If the delay stretches beyond a week, that usually signals a compliance revision rather than a technical error. Even then, those fixes are targeted and don’t require re-recording entire scenes. Think minor hitbox adjustments, not a full balance patch.
How and Where Official Updates Actually Appear
Fans waiting for a big social media announcement may be setting themselves up for disappointment. Historically, Crunchyroll does not always tweet or post when off-cycle dub episodes drop. The most reliable signal is the episode quietly appearing in the app with the English audio option enabled.
If an update does come, it will likely surface first through the Crunchyroll news feed or app notifications, not voice actor accounts or third-party leaks. Cast members are typically under NDA at this stage and won’t break silence just to ease speculation.

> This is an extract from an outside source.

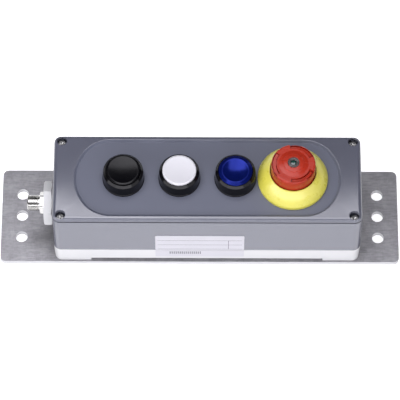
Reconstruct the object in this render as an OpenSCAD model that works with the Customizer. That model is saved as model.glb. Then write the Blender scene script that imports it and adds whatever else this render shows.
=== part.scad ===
// Pushbutton control station: three pushbuttons and a twist-release stop button in a plastic
// enclosure, on a drilled steel plate, with a circular connector at the left end.
// The origin is the centre of the plate's underside. +X runs along the plate, +Z out of the lid.

/* [Mounting plate] */
// Length of the plate
plate_l = 290; // [284:1:310]
// Depth of the plate
plate_w = 75; // [75:1:90]
// Thickness of the plate
plate_t = 4; // [3.5:0.5:6]
// Corner radius of the plate
plate_corner_r = 4; // [2:0.5:8]
// Distance of the mounting holes from the plate's ends
hole_inset = 15; // [10:0.5:16]
// Distance from one mounting hole to the next in a column
hole_pitch = 17.5; // [14:0.5:22]
// Diameter of the mounting holes
hole_d = 8.5; // [6:0.5:10]

/* [Enclosure] */
// Length of the enclosure
box_l = 221.5; // [216:0.5:226]
// Depth of the enclosure
box_w = 70; // [68:1:70]
// Place of the enclosure's centre along the plate
box_x = 5.3; // [3:0.1:7]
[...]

What’s Confirmed vs. What’s Speculation Right Now
Confirmed: Episode 5’s English dub is finished and awaiting final clearance. Confirmed: the delay does not currently impact Episode 6’s production timeline. Confirmed: there has been no announcement of a schedule shift for the rest of Season 2.
Speculation starts when people assume a cascading delay or internal production trouble. There is no evidence of that. One episode hitting a QA wall is a known risk in simuldubs, and the system is built to tank that hit without losing aggro on the season as a whole.
How Dub-First Fans Should Play This Moment
The smartest move right now is passive readiness. Keep notifications on, check the app once or twice a day, and avoid treating silence as bad news. This is a waiting game with RNG on timing, not outcome.
If you’ve followed simuldubs before, you’ve seen this exact scenario resolve quietly and quickly. When Episode 5 drops, it will do so without ceremony, and the season will roll forward like nothing happened. Sometimes the cleanest clears don’t come with a cutscene, just a victory screen and the next fight loading in.